- [STATED GOAL] From the first line of the data below, repeat each line exactly until you reach the line with "pigment grain, pearl"; include that line too.

- [COLLECTED DATA]
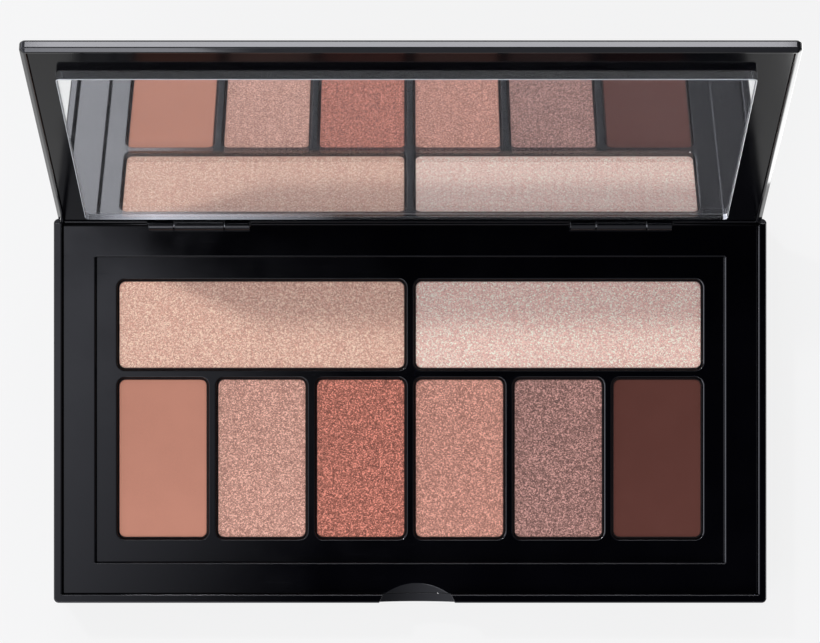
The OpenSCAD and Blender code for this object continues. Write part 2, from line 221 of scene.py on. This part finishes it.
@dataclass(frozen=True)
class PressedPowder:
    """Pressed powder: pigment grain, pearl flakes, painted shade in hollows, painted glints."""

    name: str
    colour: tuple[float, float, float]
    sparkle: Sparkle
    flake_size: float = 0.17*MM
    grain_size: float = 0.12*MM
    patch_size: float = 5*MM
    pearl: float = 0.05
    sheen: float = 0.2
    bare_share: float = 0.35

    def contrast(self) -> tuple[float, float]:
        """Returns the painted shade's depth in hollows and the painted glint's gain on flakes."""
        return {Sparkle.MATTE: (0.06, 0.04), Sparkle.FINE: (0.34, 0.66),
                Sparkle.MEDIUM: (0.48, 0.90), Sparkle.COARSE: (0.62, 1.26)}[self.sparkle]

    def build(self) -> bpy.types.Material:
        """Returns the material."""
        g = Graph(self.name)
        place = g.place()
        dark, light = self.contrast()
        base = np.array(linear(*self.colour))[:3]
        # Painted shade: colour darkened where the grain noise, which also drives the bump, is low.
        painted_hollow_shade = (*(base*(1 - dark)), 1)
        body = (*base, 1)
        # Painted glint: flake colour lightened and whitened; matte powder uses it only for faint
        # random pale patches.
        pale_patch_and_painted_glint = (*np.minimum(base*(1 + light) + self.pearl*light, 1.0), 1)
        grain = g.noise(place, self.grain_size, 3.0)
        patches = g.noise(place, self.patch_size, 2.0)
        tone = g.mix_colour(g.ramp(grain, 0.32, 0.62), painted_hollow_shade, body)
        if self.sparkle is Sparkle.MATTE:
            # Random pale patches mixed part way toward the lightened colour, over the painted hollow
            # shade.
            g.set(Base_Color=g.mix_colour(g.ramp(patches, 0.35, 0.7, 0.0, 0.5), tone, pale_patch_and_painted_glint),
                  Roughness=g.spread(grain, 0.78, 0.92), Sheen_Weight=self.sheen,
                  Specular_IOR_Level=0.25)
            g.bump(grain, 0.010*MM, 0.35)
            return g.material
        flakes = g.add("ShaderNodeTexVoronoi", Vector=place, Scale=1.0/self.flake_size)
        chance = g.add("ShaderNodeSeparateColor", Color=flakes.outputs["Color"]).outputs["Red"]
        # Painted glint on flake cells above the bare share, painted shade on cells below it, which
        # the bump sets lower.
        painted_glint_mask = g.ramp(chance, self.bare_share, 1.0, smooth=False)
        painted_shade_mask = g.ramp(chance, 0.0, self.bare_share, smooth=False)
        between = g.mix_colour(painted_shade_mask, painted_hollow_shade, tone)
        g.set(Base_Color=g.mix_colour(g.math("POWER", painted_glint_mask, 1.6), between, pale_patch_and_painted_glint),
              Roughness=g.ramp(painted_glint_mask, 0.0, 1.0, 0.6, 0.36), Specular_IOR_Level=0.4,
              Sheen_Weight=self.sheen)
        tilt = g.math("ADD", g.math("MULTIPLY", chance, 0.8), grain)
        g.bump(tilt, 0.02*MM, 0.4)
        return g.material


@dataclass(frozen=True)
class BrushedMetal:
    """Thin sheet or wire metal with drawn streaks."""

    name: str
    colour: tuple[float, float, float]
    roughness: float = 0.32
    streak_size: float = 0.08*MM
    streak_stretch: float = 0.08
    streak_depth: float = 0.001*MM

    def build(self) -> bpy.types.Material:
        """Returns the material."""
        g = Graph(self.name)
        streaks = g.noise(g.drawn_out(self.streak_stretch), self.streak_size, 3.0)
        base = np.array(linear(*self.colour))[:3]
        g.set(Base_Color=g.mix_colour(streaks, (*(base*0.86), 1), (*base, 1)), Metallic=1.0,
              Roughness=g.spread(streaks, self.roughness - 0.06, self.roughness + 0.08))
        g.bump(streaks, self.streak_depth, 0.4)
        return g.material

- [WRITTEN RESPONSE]
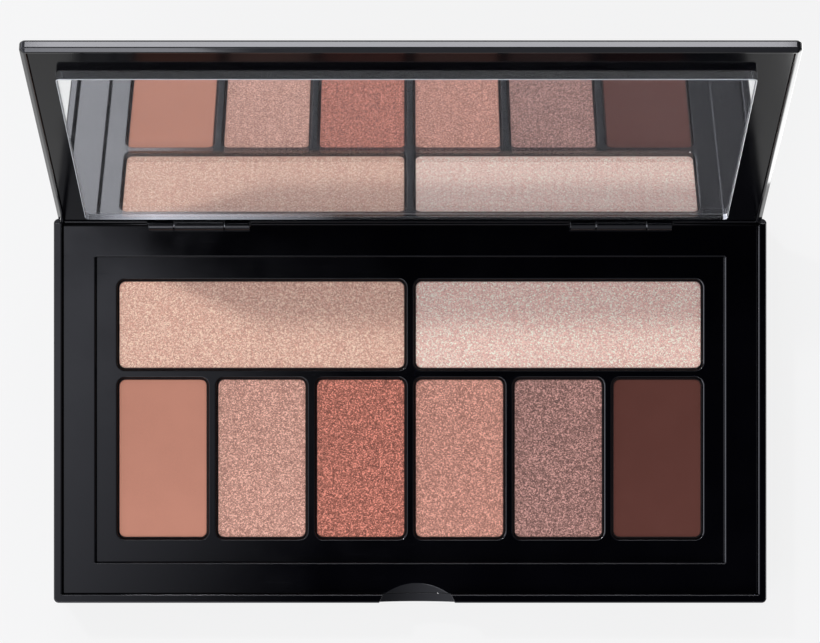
The OpenSCAD and Blender code for this object continues. Write part 2, from line 221 of scene.py on. This part finishes it.
@dataclass(frozen=True)
class PressedPowder:
    """Pressed powder: pigment grain, pearl flakes, painted shade in hollows, painted glints."""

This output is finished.